For far too long, the notion of peace has been manipulated to perpetuate the status quo, primarily for the white world. The call for “peace on both sides” is a veil that conceals the true intentions of the oppressors: they want Palestinians to stop resisting, to remain quiet, and in doing so, they maintain the oppressive systems that favor them. It’s not about Palestinians disrupting world peace; it’s about them disrupting the comfort of the white world, the settler colony of Israel, the US, UK, and Western Europe.

The narrative of peace serves to uphold a level of freedom for the West that has been built on the oppression of the non-white world. When the settler colony of Israel finally ceases its bombings, peace will be declared, but for whom? Not for Palestinians. Peace, in this context, implies that Palestinians continue to live under military occupation, apartheid, and the rule of a settler colony.

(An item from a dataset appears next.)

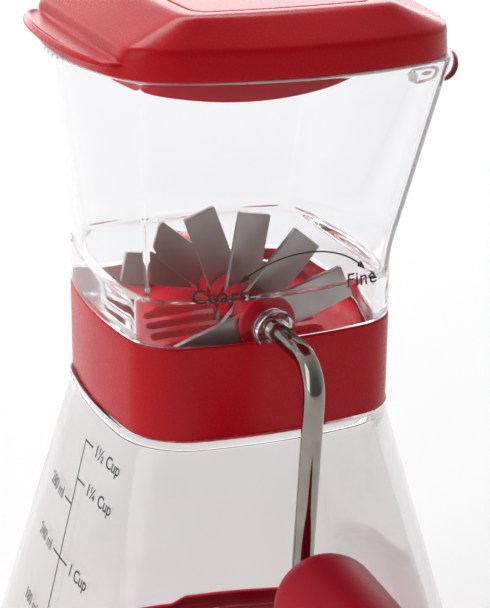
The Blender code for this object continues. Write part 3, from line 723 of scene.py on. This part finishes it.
def make_hopper():
    """The clear hopper: spigot, thick skirt, flared tub with a rim, boss and hinge ears."""
    skirt_low = COLLAR_HIGH + SEAM
    inner_half, inner_z = LOW_HALF - HOPPER_WALL, SHOULDER - 0.4
    profile = [
        (ring(NECK_HALF, SPIGOT_LOW, BODY_SECTION), 0.5),
        (ring(NECK_HALF, skirt_low, BODY_SECTION), 0.3),
        (ring(SKIRT_HALF, skirt_low, BODY_SECTION), 0.4),
        (ring(SKIRT_HALF, SHOULDER - 0.6, BODY_SECTION), 0.4),
        (ring(LOW_HALF, SHOULDER, HOPPER_SECTION), 0.4),
        (ring(MIDDLE_HALF, MIDDLE, HOPPER_SECTION), 2.5),
        (ring(RIM_HALF, RIM, HOPPER_SECTION, RIM_CENTRE_X), 0.5),
        (ring(RIM_HALF - HOPPER_WALL, RIM, HOPPER_INNER_SECTION, RIM_CENTRE_X), 0.5),
        (ring(MIDDLE_HALF - HOPPER_WALL, MIDDLE, HOPPER_INNER_SECTION), 2.5),
        (ring(inner_half, inner_z, HOPPER_INNER_SECTION), 0.6),
        (ring(SKIRT_INNER_HALF, SHOULDER - 1.2, SKIRT_INNER_SECTION), 0.6),
        (ring(SKIRT_INNER_HALF, SPIGOT_LOW, SKIRT_INNER_SECTION), 0.5),
    ]
    mesh = loft(filled(soften(profile, True), 1.5, True), True)
    for ear_end in (-EAR_INNER_Y, EAR_OUTER_Y):
        ear = upright(plate(ear_outline(), 0, EAR_OUTER_Y - EAR_INNER_Y, 0.5))
        mesh = carve(mesh, moved(ear, 0, ear_end, 0), "UNION")
    boss = tube(BOSS_RADIUS, CRANK_HOLE_RADIUS, BOSS_FRONT_Y, BOSS_BACK_Y, 0.35)
    boss = along_y(boss, CRANK_X, CRANK_Z)
    boss = carve(boss, block((-10, -35, 100), (10, -20, skirt_low)))
    mesh = carve(mesh, boss, "UNION")
    mesh = carve(mesh, along_y(bar(PIN_HOLE_RADIUS, -11, 11), HINGE_X, HINGE_Z))
    mesh = carve(mesh, along_y(bar(CRANK_HOLE_RADIUS, -31, 30), CRANK_X, CRANK_Z))
    pocket_start = SKIRT_INNER_HALF - 1
    for low_y, high_y in ((-BUSH_POCKET_Y, -pocket_start), (pocket_start, BUSH_POCKET_Y)):
        pocket = along_y(bar(BUSH_RADIUS + GAP, low_y, high_y), CRANK_X, CRANK_Z)
        mesh = carve(mesh, pocket)
    hopper = make_piece("hopper", mesh, HOPPER_CLEAR, "head", ["hopper_shell"])
    finish_band(hopper, EDGE_CLEAR, RIM - RIM_SATIN, RIM + 1)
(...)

Consider the stark inequality manifested in the countless Israeli military checkpoints throughout Palestinian lands. These checkpoints, designed exclusively for Palestinians, restrict their movement, while Zionist settlers enjoy unhindered freedom. Thousands of Palestinians endure long hours waiting in line, subjected to searches, ID checks, bag searches, and even scans with metal detectors. All the while, Israeli guards, armed to the teeth, stand watch over them. This is a picture of peace, but it is a peace devoid of freedom and equality.

So, what is peace to the Zionist settlers? It means silencing the Palestinians, ensuring their compliance and submission to the oppressive system. Any form of resistance is swiftly labeled as terrorism, a convenient tool to delegitimize a just struggle for freedom.

In an ideal world, peace would be the ultimate goal. However, the current system is far from peaceful, as it was not founded on peace, and it is not maintained through peaceful means. This is why so many Palestinians assert, “We don’t want peace; we want freedom.” Peace cannot solve the occupation, the military blockade, or the rampant injustices Palestinians face daily.

This discussion extends beyond the borders of Israel and Palestine. The West’s support and funding of Israel make them complicit in the oppression. The West and Israel share historical parallels, as both nations were built on the suppression of indigenous populations. For instance, in the United States, peace for some means the silence of the Black community. Any resistance to a system founded on the enslavement of Black people is painted as a disruption of peace.

The same pattern repeats in South Africa and other former colonies. Natives were coerced into accepting colonization and the theft of their land under the guise of peace. The nature of colonization is rooted in the freedom of settlers built on the oppression of indigenous people.

MUST READ: Palestine: We don’t want peace, we want freedom

When discussing Palestine, especially on social media in times of conflict, we must not blindly accept the narrative of peace. To do so is to inadvertently blame Palestinian resistance for the issues at hand. Our demand is clear: the liberation of Palestine. We must not dilute this objective with excessive peace talk that serves only to obfuscate the core issues.

Admittedly, it is not easy to make such a statement in the West, as it may be misconstrued as advocating violence. However, this fear only underscores how peace is employed as a tool to suppress non-white voices. We must stand firm in our call for freedom, refusing to be cowed by those who would rather maintain the oppressive status quo. Peace is not enough; we want freedom, and it is time to make that unequivocally clear.